Architecture Approach

Northflank's flexibility in isolation technology allows teams to match security requirements to specific workloads. The platform supports Firecracker and Kata Containers for hardware-level isolation alongside gVisor for application-kernel-level isolation, giving teams the ability to select the isolation model that fits their workload's threat model.

Security and Compliance

Northflank maintains SOC 2 Type 2 certification with a production track record spanning multiple years across regulated industries.

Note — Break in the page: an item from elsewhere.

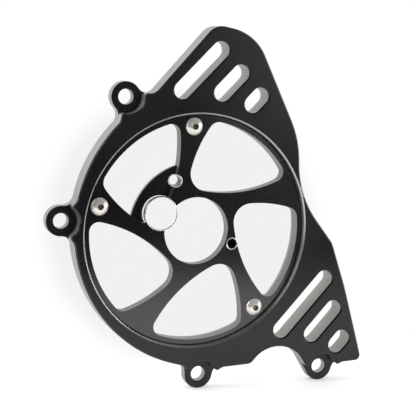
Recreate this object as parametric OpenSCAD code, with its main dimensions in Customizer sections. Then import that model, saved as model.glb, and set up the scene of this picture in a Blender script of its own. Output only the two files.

Best For: Teams building tool-calling agents that require BYOC deployment, multiple isolation options, or need sandboxes alongside full application infrastructure in a unified platform.

4. Daytona

Daytona provides sandbox environments for tool-calling agents, with configurable session lifecycle for agents that need both ephemeral execution and persistent environments.

Core Capabilities

Cold starts: Daytona supports sandbox cold starts for agent workloads
Configurable session duration: Daytona sandboxes can run indefinitely if auto-stop is disabled; by default, the auto-stop interval is 15 minutes
IDE integration: Native support for VS Code Browser for development workflows
Computer Use API: Programmatic desktop interactions for agents that need GUI automation

Security and Compliance

Daytona says it meets HIPAA, SOC 2, and GDPR standards. Verify specific SOC 2 Type I/II certification details with Daytona's trust center or audit documentation.

Architecture Approach

Daytona emphasizes developer experience. The platform supports SDKs, sandbox APIs, and development workflows, enabling agents to spin up pre-configured environments for agent-generated code execution.

Best For: Teams building tool-calling agents where cold start latency is a primary concern, particularly for synchronous tool calls in agent workflows.

5. Cloudflare Sandboxes

Cloudflare Sandboxes are built on Cloudflare Containers, providing isolated Linux container environments distributed across Cloudflare's global network.

Core Capabilities

Cold starts: Cloudflare supports sandbox cold starts for agent workloads
Global network: Cloudflare runs on a global network spanning 330+ cities, and sandbox placement is determined by request routing; verify regional availability and placement behavior for your workload
Container-based isolation: Each sandbox runs in its own isolated container with a full Linux environment
Cloudflare ecosystem integration: Native integration with R2 storage, KV, and Workers AI

Use Case Focus

Cloudflare Sandboxes have configurable idle sleep behavior. By default, a sandbox sleeps after 10 minutes of inactivity, but this is configurable, and keepAlive: true can prevent automatic timeout. The platform can support both short-lived and longer-running execution patterns depending on configuration. For agents making repeated tool calls across global users, Cloudflare's network distribution helps minimize latency regardless of user location.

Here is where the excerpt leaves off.